Takdir itu tidak akan terlepas dari empat hal:
- Al-‘ilm, segala sesuatu yang disebut takdir itu adalah segala perbuatan manusia atau makhluk-Nya berdasarkan ilmu Allah, Allah tahu segala yang terjadi.
- Al-kitabah, semua yang terjadi itu telah ada catatannya di Lauhul Mahfudz.
- Al-masya, apa-apa yang telah terjadi itu karena masya atau kehendak Allah.

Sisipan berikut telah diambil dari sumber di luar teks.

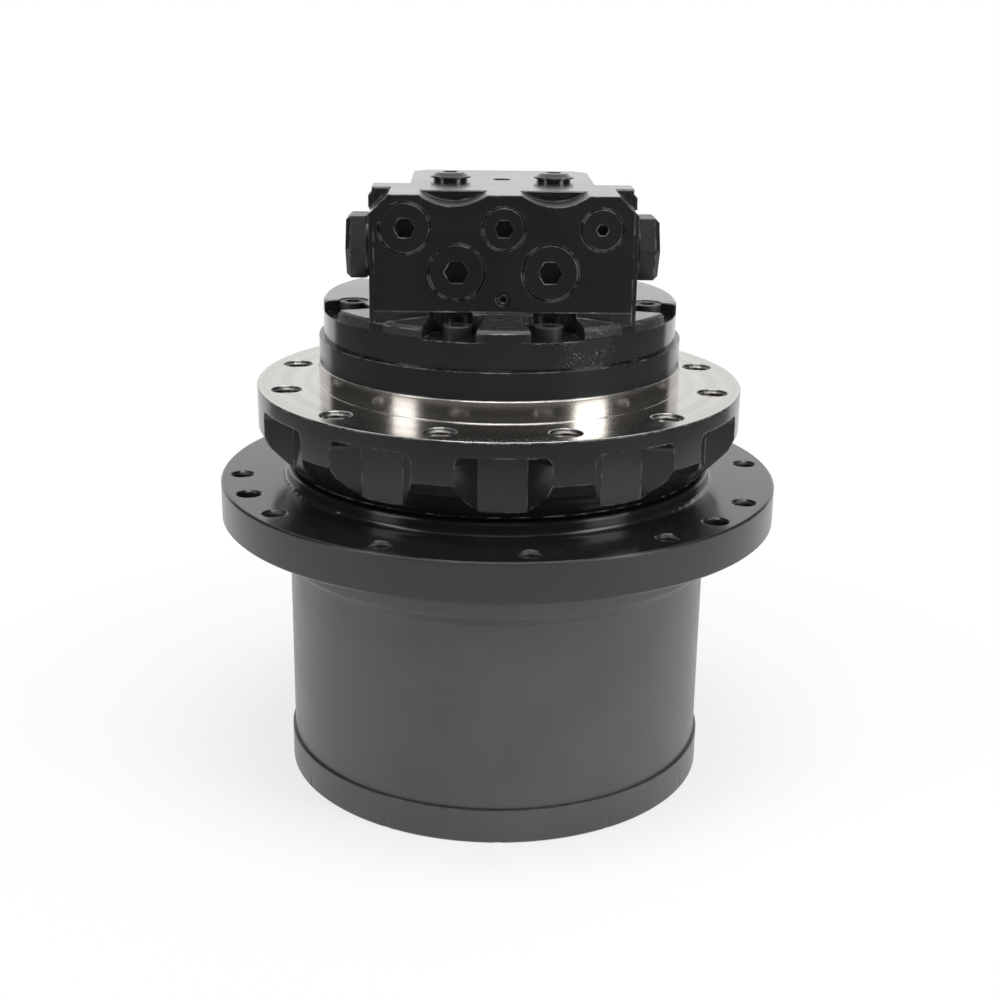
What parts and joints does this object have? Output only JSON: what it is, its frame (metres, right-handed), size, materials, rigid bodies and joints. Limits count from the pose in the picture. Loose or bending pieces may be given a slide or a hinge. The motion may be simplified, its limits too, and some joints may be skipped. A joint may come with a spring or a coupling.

- Al-khalq, sesuatu yang diciptakan.
Hubungan Manusia dengan Takdir
Manusia dan takdir terbagi dua macam:
- Manusia sebagai makhluk mukhayyar, yang berarti ketentuan Allah tetapi manusia dapat ikut berperan dalam menentukan nasibnya dan
- Manusia sebagai makhluk musayyar, yang berarti ketentuan mutlak dari Allah dan manusia tidak dapat merubahnya.
Jadi, artinya mukhayyar itu pilihan, manusia memiliki pilihan atau kebebasan untuk menerima atau menolak sesuatu. Contohnya orang pintar dan orang bodoh. Orang bodoh belum tentu itu takdir dari Allah memang bodoh, sementara dirinya tidak belajar bersungguh-sungguh. Karenanya, pintar dan bodoh itu, kategori mukhayyar.

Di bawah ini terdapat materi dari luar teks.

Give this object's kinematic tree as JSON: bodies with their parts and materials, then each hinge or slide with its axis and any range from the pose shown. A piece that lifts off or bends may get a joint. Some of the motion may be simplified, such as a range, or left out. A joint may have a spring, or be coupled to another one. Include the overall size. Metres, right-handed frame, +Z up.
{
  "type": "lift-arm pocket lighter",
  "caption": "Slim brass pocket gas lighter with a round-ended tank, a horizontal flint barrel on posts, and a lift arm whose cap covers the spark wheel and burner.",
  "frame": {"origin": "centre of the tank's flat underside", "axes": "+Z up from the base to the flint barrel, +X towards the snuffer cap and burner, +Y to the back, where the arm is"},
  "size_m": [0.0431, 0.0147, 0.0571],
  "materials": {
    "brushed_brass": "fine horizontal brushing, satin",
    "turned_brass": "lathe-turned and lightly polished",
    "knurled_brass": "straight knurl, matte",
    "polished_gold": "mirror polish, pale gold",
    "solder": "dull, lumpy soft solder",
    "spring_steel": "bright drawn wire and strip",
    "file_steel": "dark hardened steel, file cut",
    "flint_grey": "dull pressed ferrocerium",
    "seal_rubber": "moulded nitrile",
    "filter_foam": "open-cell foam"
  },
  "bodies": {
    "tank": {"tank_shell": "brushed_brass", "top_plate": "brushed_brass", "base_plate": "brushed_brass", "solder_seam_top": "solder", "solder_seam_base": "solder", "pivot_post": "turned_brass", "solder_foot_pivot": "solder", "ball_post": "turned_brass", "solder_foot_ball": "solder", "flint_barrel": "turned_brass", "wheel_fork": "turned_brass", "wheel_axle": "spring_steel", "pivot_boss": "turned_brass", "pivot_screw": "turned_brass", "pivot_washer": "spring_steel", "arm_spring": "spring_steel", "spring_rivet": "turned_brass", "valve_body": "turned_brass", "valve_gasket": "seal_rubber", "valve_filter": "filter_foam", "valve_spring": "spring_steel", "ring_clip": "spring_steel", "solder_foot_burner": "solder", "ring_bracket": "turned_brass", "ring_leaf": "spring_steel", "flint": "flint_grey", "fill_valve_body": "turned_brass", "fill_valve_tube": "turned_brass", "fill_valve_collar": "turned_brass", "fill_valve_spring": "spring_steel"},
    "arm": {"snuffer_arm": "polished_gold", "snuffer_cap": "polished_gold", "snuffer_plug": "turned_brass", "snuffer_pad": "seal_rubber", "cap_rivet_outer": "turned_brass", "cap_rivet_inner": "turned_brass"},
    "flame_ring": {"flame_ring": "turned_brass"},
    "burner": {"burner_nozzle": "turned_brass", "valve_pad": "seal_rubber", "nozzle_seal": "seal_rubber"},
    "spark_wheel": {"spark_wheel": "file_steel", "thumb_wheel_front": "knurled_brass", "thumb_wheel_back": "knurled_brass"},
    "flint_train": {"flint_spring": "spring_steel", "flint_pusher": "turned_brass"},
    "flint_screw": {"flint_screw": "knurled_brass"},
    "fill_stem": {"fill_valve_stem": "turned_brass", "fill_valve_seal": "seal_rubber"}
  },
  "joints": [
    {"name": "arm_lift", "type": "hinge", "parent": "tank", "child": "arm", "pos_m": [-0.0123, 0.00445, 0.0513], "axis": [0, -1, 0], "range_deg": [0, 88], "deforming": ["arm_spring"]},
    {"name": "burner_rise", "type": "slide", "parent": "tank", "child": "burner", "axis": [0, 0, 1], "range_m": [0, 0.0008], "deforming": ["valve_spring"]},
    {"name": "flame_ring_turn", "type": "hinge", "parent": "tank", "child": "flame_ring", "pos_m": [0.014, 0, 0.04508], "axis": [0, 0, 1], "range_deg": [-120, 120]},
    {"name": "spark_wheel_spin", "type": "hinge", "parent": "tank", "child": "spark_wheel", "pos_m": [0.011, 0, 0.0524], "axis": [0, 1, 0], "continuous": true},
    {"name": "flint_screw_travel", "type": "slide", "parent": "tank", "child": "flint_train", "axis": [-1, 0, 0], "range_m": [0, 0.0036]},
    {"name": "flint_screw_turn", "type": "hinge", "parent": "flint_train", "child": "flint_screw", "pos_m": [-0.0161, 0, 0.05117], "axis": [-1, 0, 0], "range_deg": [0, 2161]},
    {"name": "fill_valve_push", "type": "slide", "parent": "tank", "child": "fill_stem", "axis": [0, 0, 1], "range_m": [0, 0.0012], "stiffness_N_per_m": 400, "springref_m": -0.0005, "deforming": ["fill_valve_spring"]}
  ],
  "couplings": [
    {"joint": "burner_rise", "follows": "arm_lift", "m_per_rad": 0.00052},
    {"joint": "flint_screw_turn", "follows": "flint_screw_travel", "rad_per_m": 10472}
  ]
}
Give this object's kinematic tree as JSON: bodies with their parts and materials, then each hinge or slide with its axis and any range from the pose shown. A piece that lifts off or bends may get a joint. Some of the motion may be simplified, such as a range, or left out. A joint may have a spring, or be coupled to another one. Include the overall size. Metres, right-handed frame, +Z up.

Ikhtiar manusia sering diidentikkan dengan bentuk usaha yang dilakukan seseorang dalam rangka mencapai apa yang diinginkannya. Pemisalan ini kemudian diaplikasikan dengan kondisi pandemi corona saat ini. pandemi Covid-19 merupakan takdir dalam kategori mukhayyar sehingga kalau ingin mencari takdir yang baik, maka syariatnya di samping berdoa kepada Allah, juga berusaha untuk tetap mengikuti protokol kesehatan.

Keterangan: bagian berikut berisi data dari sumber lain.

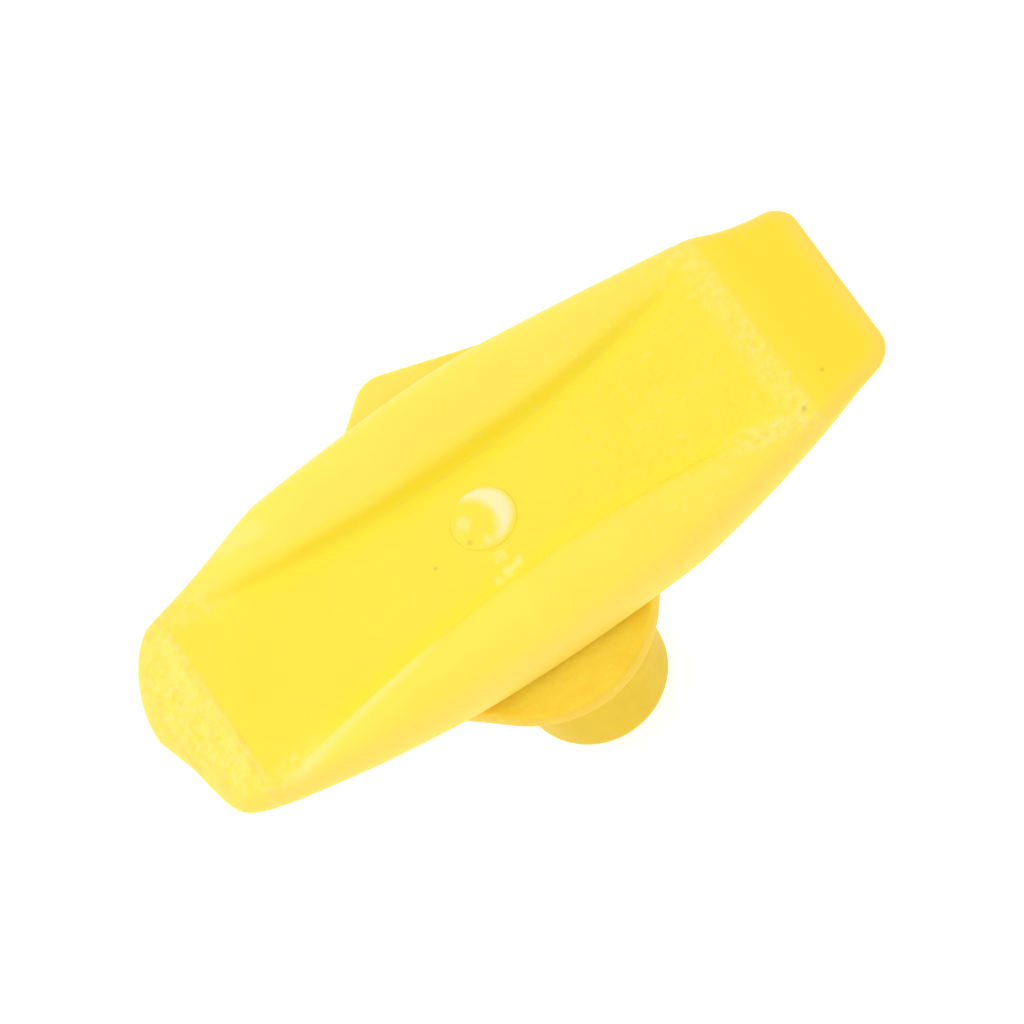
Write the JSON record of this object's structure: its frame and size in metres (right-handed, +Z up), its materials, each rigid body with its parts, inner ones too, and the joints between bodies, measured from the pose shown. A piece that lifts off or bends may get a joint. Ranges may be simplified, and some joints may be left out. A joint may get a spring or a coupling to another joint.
{
  "type": "turn button",
  "caption": "Small moulded turn button: boat-shaped swivelling handle with a trough, on a shield-shaped base plate with a round mounting peg.",
  "frame": {"origin": "pivot axis at the base plate's seating face, where the mounting peg leaves it", "axes": "+Z up the pivot away from the panel; +X along the handle at rest, towards its straight chisel end"},
  "size_m": [0.0413, 0.0227, 0.0224],
  "materials": {
    "handle_plastic": "lightly textured yellow moulding",
    "plate_plastic": "fine spark-textured yellow moulding",
    "peg_plastic": "smooth yellow moulding",
    "pin_plastic": "smooth yellow moulding, pale where the head is pressed"
  },
  "bodies": {
    "base": {"base_plate": "plate_plastic", "mounting_peg": "peg_plastic", "pivot_pin": "pin_plastic"},
    "handle": {"turn_handle": "handle_plastic"}
  },
  "joints": [
    {"name": "handle_turn", "type": "hinge", "parent": "base", "child": "handle", "pos_m": [0, 0, 0.001], "axis": [0, 0, 1], "continuous": true}
  ]
}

Karenanya fatwa-fatwa yang dikeluarkan sejak Covid-19 ini banyak menganjurkan ibadahnya di rumah. Tentu pengambilan putusan bahwa ibadah di rumah itu juga salah satu dari ikut andilnya dalam menentukan takdir ini. Inilah yang disebut dengan manusia sebagai mukhayyar, yang berarti bahwa Covid-19 memang ketentuan dari Allah tetapi harus diiringi dengan usaha manusia.
Sumber : muhammadiyah.or.id dan sumber lainnya.